California's $15 Minimum Wage Is Officially On The Way

After a long fight, California will be the latest region in America to officially implement a $15 an hour minimum wage, joining New York and Seattle which also passed similar laws in the past year. Governor Jerry Brown has come to an agreement with state legislators to gradually increase the statewide minimum wage for all workers to $15 by 2022, according to USA Today.

The minimum wage increase would boost wages for about 43 percent of California residents — or about 6.5 million people — according to the Fight for $15 worker rights nonprofit group.

"This plan raises the minimum wage in a careful and responsible way and provides some flexibility if economic and budgetary conditions change," Brown said in a statement.

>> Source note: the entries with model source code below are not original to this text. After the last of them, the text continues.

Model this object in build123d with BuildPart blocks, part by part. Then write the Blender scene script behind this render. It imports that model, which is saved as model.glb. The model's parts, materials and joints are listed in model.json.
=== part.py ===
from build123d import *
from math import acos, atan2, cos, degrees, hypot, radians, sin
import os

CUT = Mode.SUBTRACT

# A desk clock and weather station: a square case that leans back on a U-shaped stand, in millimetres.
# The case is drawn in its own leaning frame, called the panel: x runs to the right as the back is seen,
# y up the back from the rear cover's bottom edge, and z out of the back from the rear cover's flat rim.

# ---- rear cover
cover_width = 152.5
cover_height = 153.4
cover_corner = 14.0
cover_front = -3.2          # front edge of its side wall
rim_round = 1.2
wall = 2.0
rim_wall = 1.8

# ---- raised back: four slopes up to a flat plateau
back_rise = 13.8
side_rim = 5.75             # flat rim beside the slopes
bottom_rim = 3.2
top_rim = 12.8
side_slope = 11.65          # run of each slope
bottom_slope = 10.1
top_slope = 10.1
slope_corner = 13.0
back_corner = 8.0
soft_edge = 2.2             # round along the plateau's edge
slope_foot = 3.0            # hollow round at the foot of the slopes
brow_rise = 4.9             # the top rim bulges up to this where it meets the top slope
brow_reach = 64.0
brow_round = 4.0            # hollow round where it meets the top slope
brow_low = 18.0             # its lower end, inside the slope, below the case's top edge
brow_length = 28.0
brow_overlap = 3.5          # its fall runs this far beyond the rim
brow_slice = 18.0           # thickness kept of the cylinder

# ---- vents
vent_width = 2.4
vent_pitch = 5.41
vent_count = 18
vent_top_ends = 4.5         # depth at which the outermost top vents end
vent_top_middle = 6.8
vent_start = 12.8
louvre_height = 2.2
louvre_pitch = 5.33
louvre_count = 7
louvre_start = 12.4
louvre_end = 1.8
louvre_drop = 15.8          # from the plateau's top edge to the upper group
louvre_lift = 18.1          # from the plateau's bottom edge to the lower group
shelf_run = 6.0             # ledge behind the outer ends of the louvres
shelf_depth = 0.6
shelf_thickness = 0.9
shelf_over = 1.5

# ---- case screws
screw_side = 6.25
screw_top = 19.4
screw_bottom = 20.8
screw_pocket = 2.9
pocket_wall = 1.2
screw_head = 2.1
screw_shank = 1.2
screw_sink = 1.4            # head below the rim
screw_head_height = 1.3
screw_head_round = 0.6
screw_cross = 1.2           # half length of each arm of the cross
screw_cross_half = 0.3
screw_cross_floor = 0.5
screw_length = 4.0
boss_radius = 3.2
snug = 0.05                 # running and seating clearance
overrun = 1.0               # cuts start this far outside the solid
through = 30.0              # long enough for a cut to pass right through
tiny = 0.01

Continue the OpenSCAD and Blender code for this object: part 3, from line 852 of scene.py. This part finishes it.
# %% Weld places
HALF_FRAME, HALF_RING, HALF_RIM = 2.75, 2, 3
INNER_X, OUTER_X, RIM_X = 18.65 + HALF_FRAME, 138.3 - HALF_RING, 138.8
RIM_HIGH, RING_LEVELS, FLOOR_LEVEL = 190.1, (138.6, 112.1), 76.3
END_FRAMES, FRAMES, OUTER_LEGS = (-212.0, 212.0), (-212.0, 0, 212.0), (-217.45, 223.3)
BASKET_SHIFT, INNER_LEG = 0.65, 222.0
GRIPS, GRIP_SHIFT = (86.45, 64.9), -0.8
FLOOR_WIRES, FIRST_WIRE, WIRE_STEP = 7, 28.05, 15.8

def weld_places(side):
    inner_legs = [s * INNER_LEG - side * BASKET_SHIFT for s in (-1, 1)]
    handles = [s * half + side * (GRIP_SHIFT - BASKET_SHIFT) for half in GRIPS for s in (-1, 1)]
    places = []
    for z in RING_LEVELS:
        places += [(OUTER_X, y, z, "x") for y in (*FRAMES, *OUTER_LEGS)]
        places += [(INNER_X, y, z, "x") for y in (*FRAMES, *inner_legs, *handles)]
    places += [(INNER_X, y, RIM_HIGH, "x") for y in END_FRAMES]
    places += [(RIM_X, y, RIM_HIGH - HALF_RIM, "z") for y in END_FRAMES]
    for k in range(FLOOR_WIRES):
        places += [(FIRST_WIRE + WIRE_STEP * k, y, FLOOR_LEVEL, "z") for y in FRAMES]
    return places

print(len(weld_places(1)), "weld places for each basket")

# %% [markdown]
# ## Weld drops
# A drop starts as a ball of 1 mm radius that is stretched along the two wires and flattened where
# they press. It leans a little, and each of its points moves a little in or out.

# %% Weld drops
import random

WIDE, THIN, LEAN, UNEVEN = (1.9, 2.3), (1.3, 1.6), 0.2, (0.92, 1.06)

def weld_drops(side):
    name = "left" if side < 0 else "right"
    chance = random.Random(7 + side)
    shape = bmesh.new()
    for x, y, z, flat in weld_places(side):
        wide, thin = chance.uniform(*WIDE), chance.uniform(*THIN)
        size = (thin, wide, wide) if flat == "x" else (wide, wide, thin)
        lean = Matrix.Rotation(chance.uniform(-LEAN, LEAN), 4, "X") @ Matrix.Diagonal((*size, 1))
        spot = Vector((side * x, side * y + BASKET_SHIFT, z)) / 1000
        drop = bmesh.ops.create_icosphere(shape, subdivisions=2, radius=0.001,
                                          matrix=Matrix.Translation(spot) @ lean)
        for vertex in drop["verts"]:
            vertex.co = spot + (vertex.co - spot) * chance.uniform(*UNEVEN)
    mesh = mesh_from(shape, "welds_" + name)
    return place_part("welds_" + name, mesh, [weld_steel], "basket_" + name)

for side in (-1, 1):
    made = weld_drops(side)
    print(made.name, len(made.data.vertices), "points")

In New York, Governor Andrew Cuomo has already proposed a statewide $15 statewide minimum wage for fast food workers, to be implemented by 2021. In California, wages would rise to $10.50 in 2017, $11 in 2018 and a dollar annually through 2022.

But economists are worried about this recent trend toward higher wages for low-skill workers and what the impact might have on job security.

"Just as the benefits of this policy are likely to be greater because it covers a greater share of the work force than for past minimum wage increases, the risk of these costs is also higher," said Ben Zipperer, an expert on the minimum wage at the liberal Washington Center for Equitable Growth told The New York Times. "It's very unclear how that's going to stack up."